= DATA EXCERPT =
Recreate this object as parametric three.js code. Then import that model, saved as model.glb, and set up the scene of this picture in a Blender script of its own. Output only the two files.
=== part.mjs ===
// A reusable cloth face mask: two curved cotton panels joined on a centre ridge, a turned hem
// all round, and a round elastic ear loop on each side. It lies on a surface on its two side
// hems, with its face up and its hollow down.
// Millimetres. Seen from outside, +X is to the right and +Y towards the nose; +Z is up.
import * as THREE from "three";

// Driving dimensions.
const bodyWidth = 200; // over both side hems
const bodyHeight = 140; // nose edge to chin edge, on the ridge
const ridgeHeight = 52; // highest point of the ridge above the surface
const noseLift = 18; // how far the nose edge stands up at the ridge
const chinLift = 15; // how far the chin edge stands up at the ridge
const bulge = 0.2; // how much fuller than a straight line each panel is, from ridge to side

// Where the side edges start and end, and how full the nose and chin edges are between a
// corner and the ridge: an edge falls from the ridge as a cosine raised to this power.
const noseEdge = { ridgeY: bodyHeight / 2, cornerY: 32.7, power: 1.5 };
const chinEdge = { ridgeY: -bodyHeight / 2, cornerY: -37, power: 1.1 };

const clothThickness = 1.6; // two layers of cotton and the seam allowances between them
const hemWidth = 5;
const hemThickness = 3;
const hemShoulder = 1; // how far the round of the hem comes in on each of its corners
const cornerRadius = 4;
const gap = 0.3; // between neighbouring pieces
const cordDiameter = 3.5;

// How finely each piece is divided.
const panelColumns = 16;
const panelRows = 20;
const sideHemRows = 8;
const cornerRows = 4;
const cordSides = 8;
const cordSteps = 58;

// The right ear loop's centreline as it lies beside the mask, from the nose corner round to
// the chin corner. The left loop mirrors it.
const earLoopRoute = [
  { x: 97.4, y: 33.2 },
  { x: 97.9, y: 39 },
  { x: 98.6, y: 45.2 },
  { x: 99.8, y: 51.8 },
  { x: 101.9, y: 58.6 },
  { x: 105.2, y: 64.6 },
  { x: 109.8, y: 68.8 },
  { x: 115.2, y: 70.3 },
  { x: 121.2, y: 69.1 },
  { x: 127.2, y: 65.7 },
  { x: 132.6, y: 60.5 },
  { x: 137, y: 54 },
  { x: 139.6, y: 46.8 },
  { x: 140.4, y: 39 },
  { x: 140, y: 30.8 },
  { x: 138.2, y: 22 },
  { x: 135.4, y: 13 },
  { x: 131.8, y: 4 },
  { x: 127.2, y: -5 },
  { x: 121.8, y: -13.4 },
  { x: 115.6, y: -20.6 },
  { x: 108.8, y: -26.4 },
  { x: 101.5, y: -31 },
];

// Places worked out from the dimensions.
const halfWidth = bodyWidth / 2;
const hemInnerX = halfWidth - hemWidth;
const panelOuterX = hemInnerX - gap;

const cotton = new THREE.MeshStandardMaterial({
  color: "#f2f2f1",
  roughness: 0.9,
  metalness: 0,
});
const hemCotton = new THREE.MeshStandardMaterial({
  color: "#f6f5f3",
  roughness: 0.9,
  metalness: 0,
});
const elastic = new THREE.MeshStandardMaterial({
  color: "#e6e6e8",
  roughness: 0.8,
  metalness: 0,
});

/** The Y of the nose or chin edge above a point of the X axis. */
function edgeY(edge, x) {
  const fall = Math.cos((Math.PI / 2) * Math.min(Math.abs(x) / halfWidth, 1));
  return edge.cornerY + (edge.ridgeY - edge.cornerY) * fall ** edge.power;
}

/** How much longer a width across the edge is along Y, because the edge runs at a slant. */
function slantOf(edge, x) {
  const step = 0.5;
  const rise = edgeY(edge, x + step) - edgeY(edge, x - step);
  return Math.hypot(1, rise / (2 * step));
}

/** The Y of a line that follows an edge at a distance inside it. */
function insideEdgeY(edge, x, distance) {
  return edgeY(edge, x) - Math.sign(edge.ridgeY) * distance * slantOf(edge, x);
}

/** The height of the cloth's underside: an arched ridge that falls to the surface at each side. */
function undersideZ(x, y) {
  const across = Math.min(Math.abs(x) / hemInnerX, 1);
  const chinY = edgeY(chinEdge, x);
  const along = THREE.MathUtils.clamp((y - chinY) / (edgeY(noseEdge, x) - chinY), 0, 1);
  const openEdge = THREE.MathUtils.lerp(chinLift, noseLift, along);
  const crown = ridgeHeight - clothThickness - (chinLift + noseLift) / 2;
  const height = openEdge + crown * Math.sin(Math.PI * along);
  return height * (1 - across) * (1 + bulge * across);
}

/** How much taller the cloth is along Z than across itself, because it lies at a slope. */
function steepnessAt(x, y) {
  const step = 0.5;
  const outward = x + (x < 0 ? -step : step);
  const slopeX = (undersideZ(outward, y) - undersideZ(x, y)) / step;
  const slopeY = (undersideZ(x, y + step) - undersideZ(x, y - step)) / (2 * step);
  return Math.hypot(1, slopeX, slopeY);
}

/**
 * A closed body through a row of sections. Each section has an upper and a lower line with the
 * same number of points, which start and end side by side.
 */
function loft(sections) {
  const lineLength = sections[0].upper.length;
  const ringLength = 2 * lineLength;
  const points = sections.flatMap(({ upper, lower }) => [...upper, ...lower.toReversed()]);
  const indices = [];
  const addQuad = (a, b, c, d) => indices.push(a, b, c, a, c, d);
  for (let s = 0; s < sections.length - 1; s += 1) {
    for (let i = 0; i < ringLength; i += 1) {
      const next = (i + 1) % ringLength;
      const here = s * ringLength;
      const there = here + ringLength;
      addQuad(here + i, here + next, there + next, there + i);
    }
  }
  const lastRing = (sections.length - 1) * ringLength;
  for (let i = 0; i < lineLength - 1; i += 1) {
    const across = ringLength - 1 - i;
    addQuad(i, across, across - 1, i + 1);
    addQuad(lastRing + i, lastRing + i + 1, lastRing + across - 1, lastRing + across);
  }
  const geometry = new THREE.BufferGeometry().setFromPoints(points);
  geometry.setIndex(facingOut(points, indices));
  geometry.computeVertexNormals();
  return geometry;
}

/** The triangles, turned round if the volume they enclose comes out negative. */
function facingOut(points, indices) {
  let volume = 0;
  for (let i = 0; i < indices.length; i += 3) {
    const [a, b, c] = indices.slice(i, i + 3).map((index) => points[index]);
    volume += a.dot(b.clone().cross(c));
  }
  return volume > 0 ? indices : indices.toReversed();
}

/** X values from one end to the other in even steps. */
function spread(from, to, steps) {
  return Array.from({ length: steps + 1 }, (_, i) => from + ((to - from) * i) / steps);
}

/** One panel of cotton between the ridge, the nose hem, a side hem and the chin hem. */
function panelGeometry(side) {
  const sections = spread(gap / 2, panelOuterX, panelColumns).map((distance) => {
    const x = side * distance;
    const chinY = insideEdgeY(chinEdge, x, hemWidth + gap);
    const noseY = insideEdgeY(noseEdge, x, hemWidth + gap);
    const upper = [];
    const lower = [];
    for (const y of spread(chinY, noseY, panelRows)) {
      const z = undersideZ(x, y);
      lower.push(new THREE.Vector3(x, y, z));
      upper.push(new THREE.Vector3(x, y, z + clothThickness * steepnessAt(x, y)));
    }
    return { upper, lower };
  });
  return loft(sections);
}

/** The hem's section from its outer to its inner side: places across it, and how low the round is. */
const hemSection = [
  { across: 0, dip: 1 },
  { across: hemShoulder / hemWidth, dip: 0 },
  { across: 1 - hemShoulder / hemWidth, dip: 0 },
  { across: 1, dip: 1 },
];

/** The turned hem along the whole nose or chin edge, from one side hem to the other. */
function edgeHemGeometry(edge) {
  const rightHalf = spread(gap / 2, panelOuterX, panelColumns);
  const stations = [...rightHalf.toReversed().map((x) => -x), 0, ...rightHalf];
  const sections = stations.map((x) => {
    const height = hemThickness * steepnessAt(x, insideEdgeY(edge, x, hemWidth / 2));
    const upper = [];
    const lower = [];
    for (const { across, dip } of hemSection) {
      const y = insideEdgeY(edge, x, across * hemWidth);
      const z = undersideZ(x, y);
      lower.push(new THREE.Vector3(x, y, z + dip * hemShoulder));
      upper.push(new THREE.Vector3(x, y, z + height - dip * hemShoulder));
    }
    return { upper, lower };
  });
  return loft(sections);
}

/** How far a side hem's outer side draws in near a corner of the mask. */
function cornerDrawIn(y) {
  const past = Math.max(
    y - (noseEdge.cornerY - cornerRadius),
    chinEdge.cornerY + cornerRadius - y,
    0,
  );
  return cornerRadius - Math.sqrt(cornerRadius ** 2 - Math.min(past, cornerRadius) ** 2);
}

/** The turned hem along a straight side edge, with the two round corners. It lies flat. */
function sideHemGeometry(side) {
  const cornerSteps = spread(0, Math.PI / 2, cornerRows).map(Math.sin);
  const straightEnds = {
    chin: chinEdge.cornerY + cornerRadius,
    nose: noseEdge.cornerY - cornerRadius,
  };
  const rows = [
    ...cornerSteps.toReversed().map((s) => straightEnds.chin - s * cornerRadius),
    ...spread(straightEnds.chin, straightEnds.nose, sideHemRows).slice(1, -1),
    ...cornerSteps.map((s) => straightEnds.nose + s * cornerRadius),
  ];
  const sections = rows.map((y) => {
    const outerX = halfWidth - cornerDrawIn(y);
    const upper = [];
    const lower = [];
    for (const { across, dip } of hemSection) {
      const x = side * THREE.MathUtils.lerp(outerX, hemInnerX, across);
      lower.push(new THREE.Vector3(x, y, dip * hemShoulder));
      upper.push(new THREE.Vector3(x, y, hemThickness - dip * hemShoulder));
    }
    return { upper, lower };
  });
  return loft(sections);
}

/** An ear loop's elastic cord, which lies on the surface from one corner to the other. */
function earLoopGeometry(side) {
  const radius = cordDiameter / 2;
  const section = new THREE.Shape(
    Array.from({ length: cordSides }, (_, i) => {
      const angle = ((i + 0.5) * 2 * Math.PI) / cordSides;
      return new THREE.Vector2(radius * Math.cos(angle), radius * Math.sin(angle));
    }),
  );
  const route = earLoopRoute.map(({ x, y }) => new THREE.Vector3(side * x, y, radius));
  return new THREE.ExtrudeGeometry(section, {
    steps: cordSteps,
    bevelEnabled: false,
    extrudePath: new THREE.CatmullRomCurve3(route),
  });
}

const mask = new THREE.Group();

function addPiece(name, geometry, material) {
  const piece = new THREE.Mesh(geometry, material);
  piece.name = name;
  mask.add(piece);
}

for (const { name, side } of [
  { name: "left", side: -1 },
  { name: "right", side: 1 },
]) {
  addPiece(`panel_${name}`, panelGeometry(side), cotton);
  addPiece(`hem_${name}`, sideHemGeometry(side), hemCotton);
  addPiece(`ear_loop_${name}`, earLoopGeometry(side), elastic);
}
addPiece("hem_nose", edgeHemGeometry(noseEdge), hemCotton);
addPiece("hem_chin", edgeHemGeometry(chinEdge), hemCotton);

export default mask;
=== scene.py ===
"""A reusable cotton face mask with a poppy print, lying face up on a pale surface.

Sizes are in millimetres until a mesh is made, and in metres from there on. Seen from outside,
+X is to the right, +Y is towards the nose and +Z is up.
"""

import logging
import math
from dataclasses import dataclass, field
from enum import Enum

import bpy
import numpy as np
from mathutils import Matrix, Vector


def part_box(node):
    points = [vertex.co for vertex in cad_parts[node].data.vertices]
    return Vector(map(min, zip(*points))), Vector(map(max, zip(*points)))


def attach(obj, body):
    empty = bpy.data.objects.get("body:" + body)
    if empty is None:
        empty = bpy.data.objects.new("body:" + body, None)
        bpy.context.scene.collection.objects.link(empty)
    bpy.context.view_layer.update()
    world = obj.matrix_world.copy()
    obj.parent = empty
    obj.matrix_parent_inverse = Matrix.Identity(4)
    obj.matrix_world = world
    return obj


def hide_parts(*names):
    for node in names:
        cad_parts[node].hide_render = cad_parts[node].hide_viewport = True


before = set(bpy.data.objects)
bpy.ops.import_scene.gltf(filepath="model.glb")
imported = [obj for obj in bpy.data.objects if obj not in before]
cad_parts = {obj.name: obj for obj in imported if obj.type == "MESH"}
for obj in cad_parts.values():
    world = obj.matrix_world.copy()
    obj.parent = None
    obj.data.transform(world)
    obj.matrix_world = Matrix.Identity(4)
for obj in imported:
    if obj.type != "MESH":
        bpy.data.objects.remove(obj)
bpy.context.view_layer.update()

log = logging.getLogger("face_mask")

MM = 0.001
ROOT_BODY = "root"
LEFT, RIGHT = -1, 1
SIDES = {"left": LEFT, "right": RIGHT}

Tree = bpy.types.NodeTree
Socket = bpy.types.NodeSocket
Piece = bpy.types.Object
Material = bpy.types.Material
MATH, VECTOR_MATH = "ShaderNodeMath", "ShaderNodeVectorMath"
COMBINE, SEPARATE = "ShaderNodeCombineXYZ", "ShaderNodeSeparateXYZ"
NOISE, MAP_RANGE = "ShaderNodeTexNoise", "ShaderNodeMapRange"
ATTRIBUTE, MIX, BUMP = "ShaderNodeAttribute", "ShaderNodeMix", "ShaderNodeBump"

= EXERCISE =
Start at the line with "function addPiece(name, geometry, material)", stop at the line with "points = [vertex.co", and return every line in that stretch exactly, those two included.

= REPLY =
function addPiece(name, geometry, material) {
  const piece = new THREE.Mesh(geometry, material);
  piece.name = name;
  mask.add(piece);
}

for (const { name, side } of [
  { name: "left", side: -1 },
  { name: "right", side: 1 },
]) {
  addPiece(`panel_${name}`, panelGeometry(side), cotton);
  addPiece(`hem_${name}`, sideHemGeometry(side), hemCotton);
  addPiece(`ear_loop_${name}`, earLoopGeometry(side), elastic);
}
addPiece("hem_nose", edgeHemGeometry(noseEdge), hemCotton);
addPiece("hem_chin", edgeHemGeometry(chinEdge), hemCotton);

export default mask;
=== scene.py ===
"""A reusable cotton face mask with a poppy print, lying face up on a pale surface.

Sizes are in millimetres until a mesh is made, and in metres from there on. Seen from outside,
+X is to the right, +Y is towards the nose and +Z is up.
"""

import logging
import math
from dataclasses import dataclass, field
from enum import Enum

import bpy
import numpy as np
from mathutils import Matrix, Vector


def part_box(node):
    points = [vertex.co for vertex in cad_parts[node].data.vertices]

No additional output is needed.